Repeat the material exactly, leaving nothing out.

━━━━━━━━━━━━━━━━━━━━

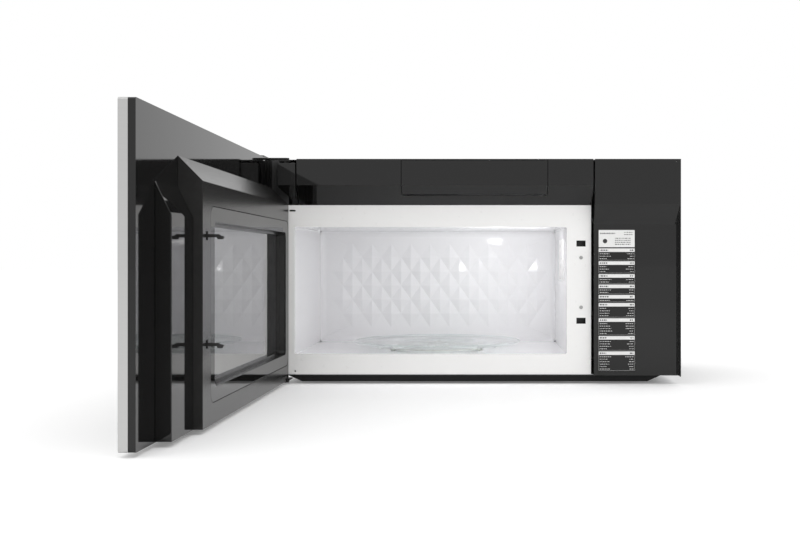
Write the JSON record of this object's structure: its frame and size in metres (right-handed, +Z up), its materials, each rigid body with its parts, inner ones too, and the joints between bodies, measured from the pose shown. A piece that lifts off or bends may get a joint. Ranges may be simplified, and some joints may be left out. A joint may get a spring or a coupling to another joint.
{
  "type": "over the range microwave",
  "caption": "Over the range microwave with a side hinged door standing open, glass turntable, vent grille, duct outlet and cooktop lamps.",
  "frame": {"origin": "centre of the face that lies on the wall, level with the casing floor", "axes": "+X right as the cook faces it, +Y into the wall, +Z up"},
  "size_m": [0.806, 1.1221, 0.4499],
  "materials": {
    "casing_paint": "satin black baked paint",
    "galvanised": "plain zinc coated sheet",
    "cavity_enamel": "smooth off white oven paint",
    "front_enamel": "smooth white oven paint",
    "black_gloss": "polished black moulding",
    "black_satin": "satin black moulding",
    "pan_paint": "satin black baked paint",
    "stainless": "long grain brushed steel",
    "dark_glass": "smoked, polished",
    "window_glass": "clear, polished",
    "tray_glass": "clear, slightly green rim",
    "screen": "perforated sheet, black",
    "screw_steel": "bright plated",
    "hinge_steel": "plated pressed steel",
    "white_plastic": "satin natural moulding",
    "mica": "pressed mica sheet",
    "magnetron_metal": "pressed fins and steel yoke",
    "core_steel": "varnished laminations",
    "copper": "enamelled copper wire",
    "capacitor_can": "drawn can",
    "board": "varnished circuit board",
    "guide_print": "printed film",
    "charcoal": "carbon granules in a card frame",
    "grease_mesh": "expanded aluminium mesh",
    "lens": "frosted, ribbed",
    "lamp_metal": "bright reflector",
    "motor_metal": "zinc plated can",
    "grommet": "moulded",
    "spring_steel": "drawn wire",
    "fan_plastic": "moulded"
  },
  "bodies": {
    "casing": {"outer_wrap": "casing_paint", "rear_panel": "galvanised", "cord_grommet": "grommet", "wall_mounting_plate": "galvanised", "base_plate": "galvanised", "bottom_pan": "pan_paint", "cavity_front_plate": "front_enamel", "cavity_wrap": "cavity_enamel", "cavity_back_wall": "cavity_enamel", "cavity_floor": "cavity_enamel", "plate_screws": "screw_steel", "waveguide_cover": "mica", "waveguide": "galvanised", "magnetron": "magnetron_metal", "transformer_core": "core_steel", "transformer_coils": "copper", "high_voltage_capacitor": "capacitor_can", "cooling_fan_motor": "motor_metal", "power_board": "board", "latch_board": "black_satin", "door_switches": "black_satin", "turntable_motor": "motor_metal", "cavity_lamp": "lamp_metal", "vent_grille": "black_gloss", "charcoal_filter": "charcoal", "hinge_cover": "black_gloss", "control_side_panel": "black_gloss", "cooking_guide_label": "guide_print", "blower_motor": "motor_metal", "blower_housings": "fan_plastic", "exhaust_adapter": "galvanised", "cooktop_lamp_lenses": "lens", "cooktop_lamps": "lamp_metal", "cabinet_bolt_nuts": "screw_steel", "hinge_brackets": "hinge_steel"},
    "door": {"hinge_arms": "hinge_steel", "hinge_screws": "screw_steel", "door_skin": "stainless", "door_front_glass": "dark_glass", "door_back_frame": "black_gloss", "choke_frame": "black_satin", "window_bezel": "black_gloss", "inner_window_glass": "window_glass", "perforated_screen": "screen", "control_housing": "black_gloss", "control_board": "board", "latch_spring": "spring_steel"},
    "latch": {"latch_bar": "black_satin"},
    "turntable_drive": {"turntable_coupler": "white_plastic"},
    "tray": {"glass_tray": "tray_glass"},
    "roller_carrier": {"roller_ring": "white_plastic"},
    "roller_1": {"roller_wheel_1": "white_plastic"},
    "roller_2": {"roller_wheel_2": "white_plastic"},
    "roller_3": {"roller_wheel_3": "white_plastic"},
    "fan_rotor": {"cooling_fan": "fan_plastic"},
    "blower_rotor": {"blower_wheels": "fan_plastic"},
    "filter_flap": {"charcoal_filter_door": "black_gloss"},
    "left_grease_filter": {"grease_filter_left": "grease_mesh"},
    "right_grease_filter": {"grease_filter_right": "grease_mesh"},
    "damper": {"exhaust_damper": "galvanised"}
  },
  "joints": [
    {"name": "door_hinge", "type": "hinge", "parent": "casing", "child": "door", "pos_m": [-0.368, -0.3746, 0.2], "axis": [0, 0, -1], "range_deg": [-90.64, 14]},
    {"name": "latch_slide", "type": "slide", "parent": "door", "child": "latch", "axis": [0, 0, 1], "range_m": [0, 0.003], "stiffness_N_per_m": 400, "springref_m": -0.004, "deforming": ["latch_spring"]},
    {"name": "turntable_spin", "type": "hinge", "parent": "casing", "child": "turntable_drive", "pos_m": [-0.0865, -0.189, 0.04], "axis": [0, 0, 1], "continuous": true},
    {"name": "tray_lift", "type": "slide", "parent": "turntable_drive", "child": "tray", "axis": [0, 0, 1], "range_m": [0, 0.1]},
    {"name": "roller_carrier_spin", "type": "hinge", "parent": "casing", "child": "roller_carrier", "pos_m": [-0.0865, -0.189, 0.04], "axis": [0, 0, 1], "continuous": true},
    {"name": "roller_1_roll", "type": "hinge", "parent": "roller_carrier", "child": "roller_1", "pos_m": [-0.0865, -0.087, 0.0404], "axis": [0, 1, 0], "continuous": true},
    {"name": "roller_2_roll", "type": "hinge", "parent": "roller_carrier", "child": "roller_2", "pos_m": [-0.17483, -0.24, 0.0404], "axis": [-0.866, -0.5, 0], "continuous": true},
    {"name": "roller_3_roll", "type": "hinge", "parent": "roller_carrier", "child": "roller_3", "pos_m": [0.00184, -0.24, 0.0404], "axis": [0.866, -0.5, 0], "continuous": true},
    {"name": "cooling_fan_spin", "type": "hinge", "parent": "casing", "child": "fan_rotor", "pos_m": [0.3, -0.042, 0.066], "axis": [0, 1, 0], "continuous": true},
    {"name": "blower_spin", "type": "hinge", "parent": "casing", "child": "blower_rotor", "pos_m": [0, -0.114, 0.3448], "axis": [1, 0, 0], "continuous": true},
    {"name": "filter_flap_tilt", "type": "hinge", "parent": "casing", "child": "filter_flap", "pos_m": [-0.00825, -0.3828, 0.3446], "axis": [1, 0, 0], "range_deg": [0, 60]},
    {"name": "left_grease_filter_slide", "type": "slide", "parent": "casing", "child": "left_grease_filter", "axis": [0, 1, 0], "range_m": [0, 0.01]},
    {"name": "right_grease_filter_slide", "type": "slide", "parent": "casing", "child": "right_grease_filter", "axis": [0, 1, 0], "range_m": [0, 0.01]},
    {"name": "damper_lift", "type": "hinge", "parent": "casing", "child": "damper", "pos_m": [0, -0.0901, 0.419], "axis": [1, 0, 0], "range_deg": [0, 75]}
  ],
  "couplings": [
    {"joint": "roller_carrier_spin", "follows": "turntable_spin", "ratio": 0.5},
    {"joint": "roller_1_roll", "follows": "turntable_spin", "ratio": -8.5},
    {"joint": "roller_2_roll", "follows": "turntable_spin", "ratio": -8.5},
    {"joint": "roller_3_roll", "follows": "turntable_spin", "ratio": -8.5}
  ]
}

━━━━━━━━━━━━━━━━━━━━

Task solution:
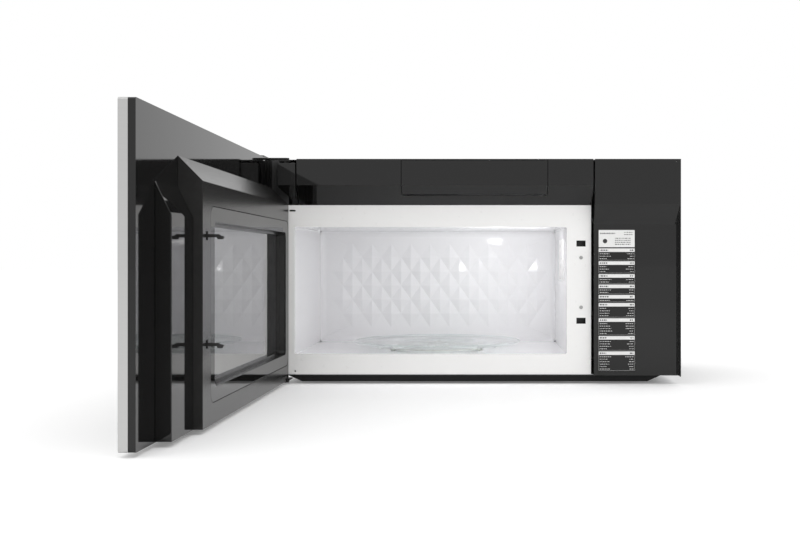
Write the JSON record of this object's structure: its frame and size in metres (right-handed, +Z up), its materials, each rigid body with its parts, inner ones too, and the joints between bodies, measured from the pose shown. A piece that lifts off or bends may get a joint. Ranges may be simplified, and some joints may be left out. A joint may get a spring or a coupling to another joint.
{
  "type": "over the range microwave",
  "caption": "Over the range microwave with a side hinged door standing open, glass turntable, vent grille, duct outlet and cooktop lamps.",
  "frame": {"origin": "centre of the face that lies on the wall, level with the casing floor", "axes": "+X right as the cook faces it, +Y into the wall, +Z up"},
  "size_m": [0.806, 1.1221, 0.4499],
  "materials": {
    "casing_paint": "satin black baked paint",
    "galvanised": "plain zinc coated sheet",
    "cavity_enamel": "smooth off white oven paint",
    "front_enamel": "smooth white oven paint",
    "black_gloss": "polished black moulding",
    "black_satin": "satin black moulding",
    "pan_paint": "satin black baked paint",
    "stainless": "long grain brushed steel",
    "dark_glass": "smoked, polished",
    "window_glass": "clear, polished",
    "tray_glass": "clear, slightly green rim",
    "screen": "perforated sheet, black",
    "screw_steel": "bright plated",
    "hinge_steel": "plated pressed steel",
    "white_plastic": "satin natural moulding",
    "mica": "pressed mica sheet",
    "magnetron_metal": "pressed fins and steel yoke",
    "core_steel": "varnished laminations",
    "copper": "enamelled copper wire",
    "capacitor_can": "drawn can",
    "board": "varnished circuit board",
    "guide_print": "printed film",
    "charcoal": "carbon granules in a card frame",
    "grease_mesh": "expanded aluminium mesh",
    "lens": "frosted, ribbed",
    "lamp_metal": "bright reflector",
    "motor_metal": "zinc plated can",
    "grommet": "moulded",
    "spring_steel": "drawn wire",
    "fan_plastic": "moulded"
  },
  "bodies": {
    "casing": {"outer_wrap": "casing_paint", "rear_panel": "galvanised", "cord_grommet": "grommet", "wall_mounting_plate": "galvanised", "base_plate": "galvanised", "bottom_pan": "pan_paint", "cavity_front_plate": "front_enamel", "cavity_wrap": "cavity_enamel", "cavity_back_wall": "cavity_enamel", "cavity_floor": "cavity_enamel", "plate_screws": "screw_steel", "waveguide_cover": "mica", "waveguide": "galvanised", "magnetron": "magnetron_metal", "transformer_core": "core_steel", "transformer_coils": "copper", "high_voltage_capacitor": "capacitor_can", "cooling_fan_motor": "motor_metal", "power_board": "board", "latch_board": "black_satin", "door_switches": "black_satin", "turntable_motor": "motor_metal", "cavity_lamp": "lamp_metal", "vent_grille": "black_gloss", "charcoal_filter": "charcoal", "hinge_cover": "black_gloss", "control_side_panel": "black_gloss", "cooking_guide_label": "guide_print", "blower_motor": "motor_metal", "blower_housings": "fan_plastic", "exhaust_adapter": "galvanised", "cooktop_lamp_lenses": "lens", "cooktop_lamps": "lamp_metal", "cabinet_bolt_nuts": "screw_steel", "hinge_brackets": "hinge_steel"},
    "door": {"hinge_arms": "hinge_steel", "hinge_screws": "screw_steel", "door_skin": "stainless", "door_front_glass": "dark_glass", "door_back_frame": "black_gloss", "choke_frame": "black_satin", "window_bezel": "black_gloss", "inner_window_glass": "window_glass", "perforated_screen": "screen", "control_housing": "black_gloss", "control_board": "board", "latch_spring": "spring_steel"},
    "latch": {"latch_bar": "black_satin"},
    "turntable_drive": {"turntable_coupler": "white_plastic"},
    "tray": {"glass_tray": "tray_glass"},
    "roller_carrier": {"roller_ring": "white_plastic"},
    "roller_1": {"roller_wheel_1": "white_plastic"},
    "roller_2": {"roller_wheel_2": "white_plastic"},
    "roller_3": {"roller_wheel_3": "white_plastic"},
    "fan_rotor": {"cooling_fan": "fan_plastic"},
    "blower_rotor": {"blower_wheels": "fan_plastic"},
    "filter_flap": {"charcoal_filter_door": "black_gloss"},
    "left_grease_filter": {"grease_filter_left": "grease_mesh"},
    "right_grease_filter": {"grease_filter_right": "grease_mesh"},
    "damper": {"exhaust_damper": "galvanised"}
  },
  "joints": [
    {"name": "door_hinge", "type": "hinge", "parent": "casing", "child": "door", "pos_m": [-0.368, -0.3746, 0.2], "axis": [0, 0, -1], "range_deg": [-90.64, 14]},
    {"name": "latch_slide", "type": "slide", "parent": "door", "child": "latch", "axis": [0, 0, 1], "range_m": [0, 0.003], "stiffness_N_per_m": 400, "springref_m": -0.004, "deforming": ["latch_spring"]},
    {"name": "turntable_spin", "type": "hinge", "parent": "casing", "child": "turntable_drive", "pos_m": [-0.0865, -0.189, 0.04], "axis": [0, 0, 1], "continuous": true},
    {"name": "tray_lift", "type": "slide", "parent": "turntable_drive", "child": "tray", "axis": [0, 0, 1], "range_m": [0, 0.1]},
    {"name": "roller_carrier_spin", "type": "hinge", "parent": "casing", "child": "roller_carrier", "pos_m": [-0.0865, -0.189, 0.04], "axis": [0, 0, 1], "continuous": true},
    {"name": "roller_1_roll", "type": "hinge", "parent": "roller_carrier", "child": "roller_1", "pos_m": [-0.0865, -0.087, 0.0404], "axis": [0, 1, 0], "continuous": true},
    {"name": "roller_2_roll", "type": "hinge", "parent": "roller_carrier", "child": "roller_2", "pos_m": [-0.17483, -0.24, 0.0404], "axis": [-0.866, -0.5, 0], "continuous": true},
    {"name": "roller_3_roll", "type": "hinge", "parent": "roller_carrier", "child": "roller_3", "pos_m": [0.00184, -0.24, 0.0404], "axis": [0.866, -0.5, 0], "continuous": true},
    {"name": "cooling_fan_spin", "type": "hinge", "parent": "casing", "child": "fan_rotor", "pos_m": [0.3, -0.042, 0.066], "axis": [0, 1, 0], "continuous": true},
    {"name": "blower_spin", "type": "hinge", "parent": "casing", "child": "blower_rotor", "pos_m": [0, -0.114, 0.3448], "axis": [1, 0, 0], "continuous": true},
    {"name": "filter_flap_tilt", "type": "hinge", "parent": "casing", "child": "filter_flap", "pos_m": [-0.00825, -0.3828, 0.3446], "axis": [1, 0, 0], "range_deg": [0, 60]},
    {"name": "left_grease_filter_slide", "type": "slide", "parent": "casing", "child": "left_grease_filter", "axis": [0, 1, 0], "range_m": [0, 0.01]},
    {"name": "right_grease_filter_slide", "type": "slide", "parent": "casing", "child": "right_grease_filter", "axis": [0, 1, 0], "range_m": [0, 0.01]},
    {"name": "damper_lift", "type": "hinge", "parent": "casing", "child": "damper", "pos_m": [0, -0.0901, 0.419], "axis": [1, 0, 0], "range_deg": [0, 75]}
  ],
  "couplings": [
    {"joint": "roller_carrier_spin", "follows": "turntable_spin", "ratio": 0.5},
    {"joint": "roller_1_roll", "follows": "turntable_spin", "ratio": -8.5},
    {"joint": "roller_2_roll", "follows": "turntable_spin", "ratio": -8.5},
    {"joint": "roller_3_roll", "follows": "turntable_spin", "ratio": -8.5}
  ]
}